Following the outpouring of support towards the victim of the Almondbury Community School bullying incident, the far-right activist and English Defence League founder Tommy Robinson made a series of claims regarding the victim's character and actions, all of which he had since admitted were false. Under a threat of legal action by Akunjee, Robinson deleted the media in question from his social networks, however following a short reprieve resumed his attacks on the victim and his family.

In a subsequent defamation case against Robinson and Facebook in the High Court, likewise pro bono, Akunjee and Catrin Evans QC succeeded in securing £100,000 in damages for the victim, which bankrupted Robinson. Following the win, Akunjee stated: "Robinson's free speech is not being blocked in any way. He is being held to account for lying about a child."

===Bethnal Green Girls case===

In February 2015, four teenage girls from Bethnal Green Academy, Amira Abase, Sharmeena Begum, Kadiza Sultana and most famously, Shamima Begum, left their homes in East London, emerging 3 days later in Raqqa, Syria, having been groomed by the Islamic State. Akunjee became involved with the case due to association with the Bethnal Green area, the East London Mosque, and involvement with the repatriation of what he termed 'regrettees': people lured under false pretences into joining foreign terrorist groups, now seeking a return to their home countries.

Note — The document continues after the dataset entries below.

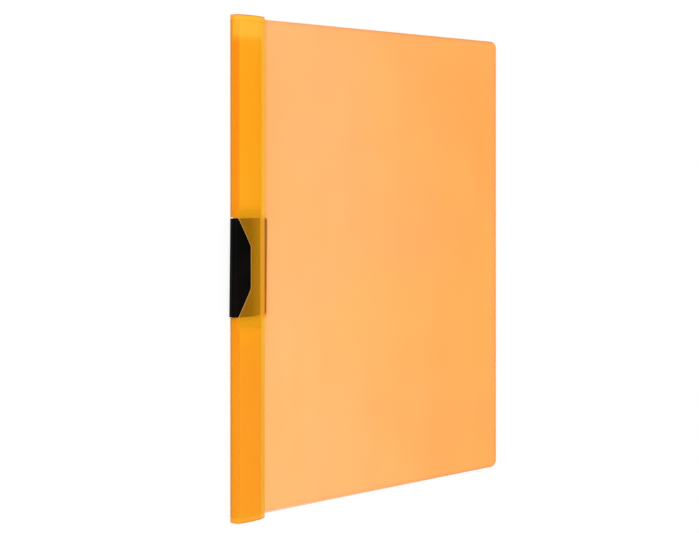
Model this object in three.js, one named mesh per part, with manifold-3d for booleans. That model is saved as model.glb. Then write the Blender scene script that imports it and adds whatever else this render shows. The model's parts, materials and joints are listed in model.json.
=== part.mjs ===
import * as THREE from 'three';
import { mergeVertices } from 'three/addons/utils/BufferGeometryUtils.js';
import Module from 'manifold-3d';

const wasm = await Module();
wasm.setup();

// A clip folder for loose sheets, lying flat on its back cover, front cover up.
// X runs from the spine to the fore edge, Y along the spine, Z up from the table.
// Lengths are in millimetres and angles in degrees.

// Covers
const folderWidth = 221;
const coverLength = 307;
const coverShift = 0.4;
const coverCornerRadius = 5;
const stepRadius = 0.8;

// Films
const sheetThickness = 0.6;
const frontThickness = 0.4;
const fit = 0.3;

// Spine and front strip, measured on the outer face of the folded sheet
const spineLength = 310;
const backBendRadius = 3;
const wallBulgeRadius = 5.9;
const wallBulgeTurn = 60;
const scoreRadius = 1;
const scoreTurn = 21;
const domeRadius = 40;
const domeTurn = 21;
const shoulderRadius = 9;
const shoulderTurn = 20;
const weldWidth = 1.4;
const lipRadius = 2;
const lipTurn = 43;
const lipDepth = 0.9;

// Crease of the front cover, beyond the lip of the strip
const creaseDistance = 2.7;

// Window in the spine, and the clip that it leaves open
const windowLength = 61.6;
const windowShift = 0.5;
const windowSetback = 0.6;
const windowDepth = 8.8;
const windowNarrowLength = 25.8;
const windowCornerRadius = 1;

// Spring clip
const clipThickness = 0.6;
const clipEndGap = 0.7;
const clipProud = 0.5;
const clipReach = 25.6;
const clipSkew = 0.62;
const clipBackRadius = 2;
const clipFrontRadius = 2.4;
const clipKneeRadius = 5;
const clipKneeTurn = 30;
const clipFootLength = 3.4;
const clipCornerRadius = 1.5;

// Faceting and cutting
const facetAngle = 7;
const cutMargin = 20;

const radians = THREE.MathUtils.degToRad;

const orangeFilm = new THREE.MeshStandardMaterial({ color: 0xffa31f, roughness: 0.42, metalness: 0 });
const frostedFilm = new THREE.MeshStandardMaterial({ color: 0xffb56b, roughness: 0.55, metalness: 0 });
const blackSteel = new THREE.MeshStandardMaterial({ color: 0x100e0d, roughness: 0.38, metalness: 0.3 });

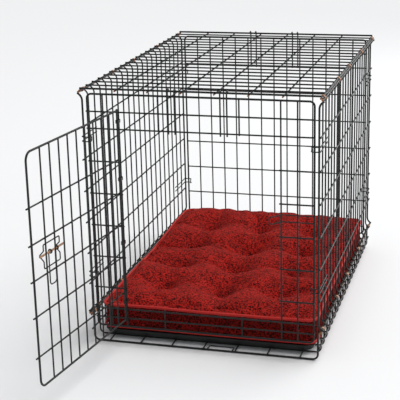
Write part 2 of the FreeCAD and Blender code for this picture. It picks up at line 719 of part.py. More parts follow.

In 2015, Akunjee was tasked with negotiating the release and repatriation of a young British woman held in the custody of Al-Qaeda, and succeeded in reuniting her with her family.

Several institutional shortcomings led to the disappearance of the Bethnal Green Trio, and the Metropolitan Police later issued an apology to the families, who have been since the beginning of the saga in 2015 to the present day represented by Akunjee.

In the four years between the disappearance and the fall of the so-called caliphate in March 2019, Shamima Begum is the only surviving Bethanal Green girl. She was discovered in the Al Hawl refugee camp in Northern Syria by British war correspondent Anthony Loyd, having lost two children to malnutrition and nine months pregnant with her third, and her subsequent interviews led to a drop in public sympathy. Her citizenship has been revoked by the then-Home Secretary Sajid Javid on the grounds of her supposed right to apply for Bangladeshi citizenship given her ethnic background. However, Begum was born and raised in the United Kingdom and had no direct right to Bangladeshi citizenship, the Home Secretary's decision therefore rendering her stateless. Few days later, Akunjee, representing the Begum family, confirmed that Begum's newborn son had died from pneumonia, highlighting the conditions in the Kurdish-run camp, at that point severely overcrowded due to lack of alternative infrastructure.

Akunjee attempted to reach Begum in Syria to secure her signature for the appeal against the citizenship revocated, and was held back by Syrian forces guarding the Al Roj camp she had been relocated into for her safety following the series of interviews in which she expressed the wish to return to the UK and denounced ISIS's ideology and crimes. The legal case challenging the citizenship deprivation is ongoing.